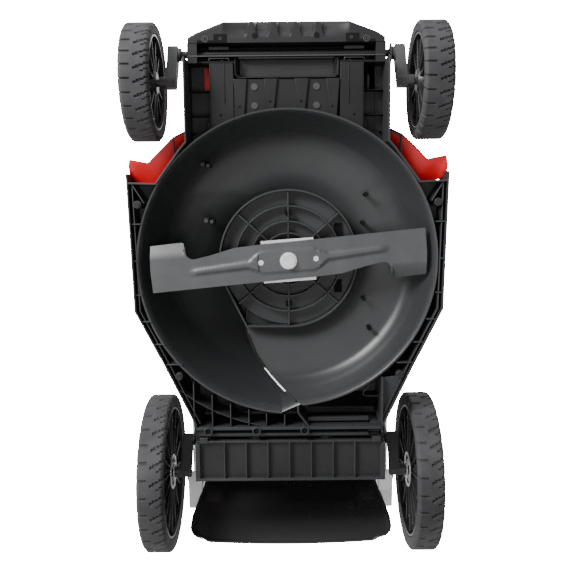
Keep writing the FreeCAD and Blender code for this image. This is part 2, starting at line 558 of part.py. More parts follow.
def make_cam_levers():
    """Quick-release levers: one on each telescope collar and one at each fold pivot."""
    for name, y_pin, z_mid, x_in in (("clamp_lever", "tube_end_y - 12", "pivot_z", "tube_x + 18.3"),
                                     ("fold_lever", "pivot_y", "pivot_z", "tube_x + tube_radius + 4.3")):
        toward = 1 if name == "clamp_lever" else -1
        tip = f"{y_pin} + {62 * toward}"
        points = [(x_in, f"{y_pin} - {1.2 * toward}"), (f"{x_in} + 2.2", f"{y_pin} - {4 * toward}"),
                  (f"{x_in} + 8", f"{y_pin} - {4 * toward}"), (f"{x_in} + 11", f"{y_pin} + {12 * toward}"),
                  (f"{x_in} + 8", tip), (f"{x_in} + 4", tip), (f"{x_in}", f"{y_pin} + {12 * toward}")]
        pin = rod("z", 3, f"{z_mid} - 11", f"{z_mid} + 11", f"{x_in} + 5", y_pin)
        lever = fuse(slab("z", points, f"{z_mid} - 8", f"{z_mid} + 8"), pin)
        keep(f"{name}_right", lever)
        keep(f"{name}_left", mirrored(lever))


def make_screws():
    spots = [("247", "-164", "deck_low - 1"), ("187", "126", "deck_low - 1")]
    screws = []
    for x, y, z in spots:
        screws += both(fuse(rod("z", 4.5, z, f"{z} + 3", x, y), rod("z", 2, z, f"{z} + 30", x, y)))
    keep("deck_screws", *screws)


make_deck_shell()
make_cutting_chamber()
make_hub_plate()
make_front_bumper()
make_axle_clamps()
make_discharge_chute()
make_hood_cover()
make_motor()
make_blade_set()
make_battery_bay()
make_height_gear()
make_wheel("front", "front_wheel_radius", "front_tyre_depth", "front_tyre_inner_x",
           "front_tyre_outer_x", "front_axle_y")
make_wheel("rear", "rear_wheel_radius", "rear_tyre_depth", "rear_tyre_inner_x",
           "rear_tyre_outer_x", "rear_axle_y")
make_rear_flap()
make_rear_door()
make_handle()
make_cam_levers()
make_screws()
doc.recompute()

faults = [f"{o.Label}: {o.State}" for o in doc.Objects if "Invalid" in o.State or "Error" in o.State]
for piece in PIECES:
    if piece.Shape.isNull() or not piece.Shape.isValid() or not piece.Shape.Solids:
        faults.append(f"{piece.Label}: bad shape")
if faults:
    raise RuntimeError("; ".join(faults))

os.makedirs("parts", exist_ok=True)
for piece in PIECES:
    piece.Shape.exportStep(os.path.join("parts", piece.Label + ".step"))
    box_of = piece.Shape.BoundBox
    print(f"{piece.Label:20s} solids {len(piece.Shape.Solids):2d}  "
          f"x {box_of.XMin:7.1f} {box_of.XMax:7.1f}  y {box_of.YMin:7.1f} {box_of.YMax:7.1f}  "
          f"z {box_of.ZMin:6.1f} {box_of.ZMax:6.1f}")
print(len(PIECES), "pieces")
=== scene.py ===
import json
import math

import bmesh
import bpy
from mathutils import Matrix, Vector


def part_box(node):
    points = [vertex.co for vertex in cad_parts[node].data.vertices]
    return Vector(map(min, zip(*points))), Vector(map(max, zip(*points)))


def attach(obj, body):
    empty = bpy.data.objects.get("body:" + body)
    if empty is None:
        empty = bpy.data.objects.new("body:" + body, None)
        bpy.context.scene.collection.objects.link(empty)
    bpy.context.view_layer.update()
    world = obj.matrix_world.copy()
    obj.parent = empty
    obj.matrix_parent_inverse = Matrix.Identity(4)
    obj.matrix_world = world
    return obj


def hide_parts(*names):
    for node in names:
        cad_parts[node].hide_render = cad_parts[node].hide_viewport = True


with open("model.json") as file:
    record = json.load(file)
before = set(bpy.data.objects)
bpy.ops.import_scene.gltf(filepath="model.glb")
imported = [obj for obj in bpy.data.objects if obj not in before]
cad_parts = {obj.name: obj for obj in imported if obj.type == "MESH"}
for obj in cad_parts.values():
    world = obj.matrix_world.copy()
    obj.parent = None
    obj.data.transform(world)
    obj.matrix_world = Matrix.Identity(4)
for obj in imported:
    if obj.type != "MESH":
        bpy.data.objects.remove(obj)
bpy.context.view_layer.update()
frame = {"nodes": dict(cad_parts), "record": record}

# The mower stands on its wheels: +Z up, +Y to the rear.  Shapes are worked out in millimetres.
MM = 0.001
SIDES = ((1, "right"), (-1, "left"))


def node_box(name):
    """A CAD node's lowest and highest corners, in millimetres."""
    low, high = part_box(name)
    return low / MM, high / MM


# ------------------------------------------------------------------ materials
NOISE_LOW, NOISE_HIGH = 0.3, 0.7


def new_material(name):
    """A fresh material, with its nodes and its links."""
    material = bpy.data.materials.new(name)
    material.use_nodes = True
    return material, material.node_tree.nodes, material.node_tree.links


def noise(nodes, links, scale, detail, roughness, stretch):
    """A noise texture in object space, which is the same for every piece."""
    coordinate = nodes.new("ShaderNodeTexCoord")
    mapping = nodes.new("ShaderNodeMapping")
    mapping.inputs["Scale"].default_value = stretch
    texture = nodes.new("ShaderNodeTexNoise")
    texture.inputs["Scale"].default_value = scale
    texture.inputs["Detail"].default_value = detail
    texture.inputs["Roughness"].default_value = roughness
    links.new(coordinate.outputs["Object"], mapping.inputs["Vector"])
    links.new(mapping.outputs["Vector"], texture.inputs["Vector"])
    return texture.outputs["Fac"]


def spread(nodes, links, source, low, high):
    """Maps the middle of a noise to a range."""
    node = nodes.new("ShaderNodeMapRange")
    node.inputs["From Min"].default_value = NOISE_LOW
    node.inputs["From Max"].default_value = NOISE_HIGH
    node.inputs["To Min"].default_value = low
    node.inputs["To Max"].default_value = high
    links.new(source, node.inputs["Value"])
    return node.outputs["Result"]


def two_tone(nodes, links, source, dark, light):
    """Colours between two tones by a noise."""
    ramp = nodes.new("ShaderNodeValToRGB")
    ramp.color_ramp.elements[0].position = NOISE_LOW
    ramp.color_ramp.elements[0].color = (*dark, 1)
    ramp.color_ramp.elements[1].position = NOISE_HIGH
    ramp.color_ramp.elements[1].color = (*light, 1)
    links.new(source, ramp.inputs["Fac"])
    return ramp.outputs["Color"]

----

Brief: From the line with "o in doc.Objects" through the line with "for node in", set down every line exactly and nothing besides.

Final result:
faults = [f"{o.Label}: {o.State}" for o in doc.Objects if "Invalid" in o.State or "Error" in o.State]
for piece in PIECES:
    if piece.Shape.isNull() or not piece.Shape.isValid() or not piece.Shape.Solids:
        faults.append(f"{piece.Label}: bad shape")
if faults:
    raise RuntimeError("; ".join(faults))

os.makedirs("parts", exist_ok=True)
for piece in PIECES:
    piece.Shape.exportStep(os.path.join("parts", piece.Label + ".step"))
    box_of = piece.Shape.BoundBox
    print(f"{piece.Label:20s} solids {len(piece.Shape.Solids):2d}  "
          f"x {box_of.XMin:7.1f} {box_of.XMax:7.1f}  y {box_of.YMin:7.1f} {box_of.YMax:7.1f}  "
          f"z {box_of.ZMin:6.1f} {box_of.ZMax:6.1f}")
print(len(PIECES), "pieces")
=== scene.py ===
import json
import math

import bmesh
import bpy
from mathutils import Matrix, Vector


def part_box(node):
    points = [vertex.co for vertex in cad_parts[node].data.vertices]
    return Vector(map(min, zip(*points))), Vector(map(max, zip(*points)))


def attach(obj, body):
    empty = bpy.data.objects.get("body:" + body)
    if empty is None:
        empty = bpy.data.objects.new("body:" + body, None)
        bpy.context.scene.collection.objects.link(empty)
    bpy.context.view_layer.update()
    world = obj.matrix_world.copy()
    obj.parent = empty
    obj.matrix_parent_inverse = Matrix.Identity(4)
    obj.matrix_world = world
    return obj


def hide_parts(*names):
    for node in names:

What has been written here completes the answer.